An independent and privately funded pilot project is currently in place in Brazil in Quatinga Velho. The project started 2008 and is organized by the non-profit organization ReCivitas. It provides R$30 monthly which is 4.4% of the minimum salary in 2013 (as defined by the federal government) and is not enough to meet basic needs. "The real value of R$30,00 Basic Income at Quatinga Velho, just is sufficient to help people satisfy the most basic material needs. Children especially enjoy this Quatinga Velho benefit. The project ReCivitas succeeded with the use of extremely limited financial resource, to achieve significant social effects. Should be emphasized the positive impacts to the satisfaction of basic needs and quality of life of the project participants. The results indicate that the BI has contributed to sustainable development in Quatinga Velho. The effects were convincing, particularly in the area of assurance of basic needs, improving the quality of life and social skills." "[...]This amount of money sounds very small to people from industrialized countries, but it has a large impact in a rural area of Brazil. The coordinators have verified gains in nutrition, clothing, living conditions, health (especially in children), construction of new housing, and improvements to existing ones. In informal interviews, the coordinators have noticed increased self-esteem and social interaction, reduction of social insecurity, and rising expectations of the future, especially regarding children.

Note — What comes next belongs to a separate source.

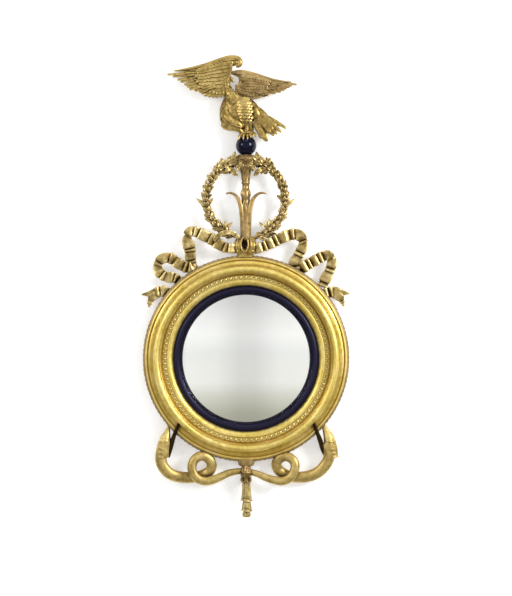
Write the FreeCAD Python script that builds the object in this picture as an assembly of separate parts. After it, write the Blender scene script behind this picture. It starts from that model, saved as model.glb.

They noted that they have not observed increased use of alcohol or illicit drugs; significant changes in labor relations, birth, migration or emigration, or generation of political relations and economic dependency. Although the project leaders are examining the effects of the local basic income, the coordinators of the project told USBIG that the point of the project is not to study BIG. They are already convinced that model has been proven effective; they want to put it into practice. The goal is to put the policy in place. If governments are not ready to do it on a national scale with tax funding, Recivitas is attempting to do it on a small scale with private funding."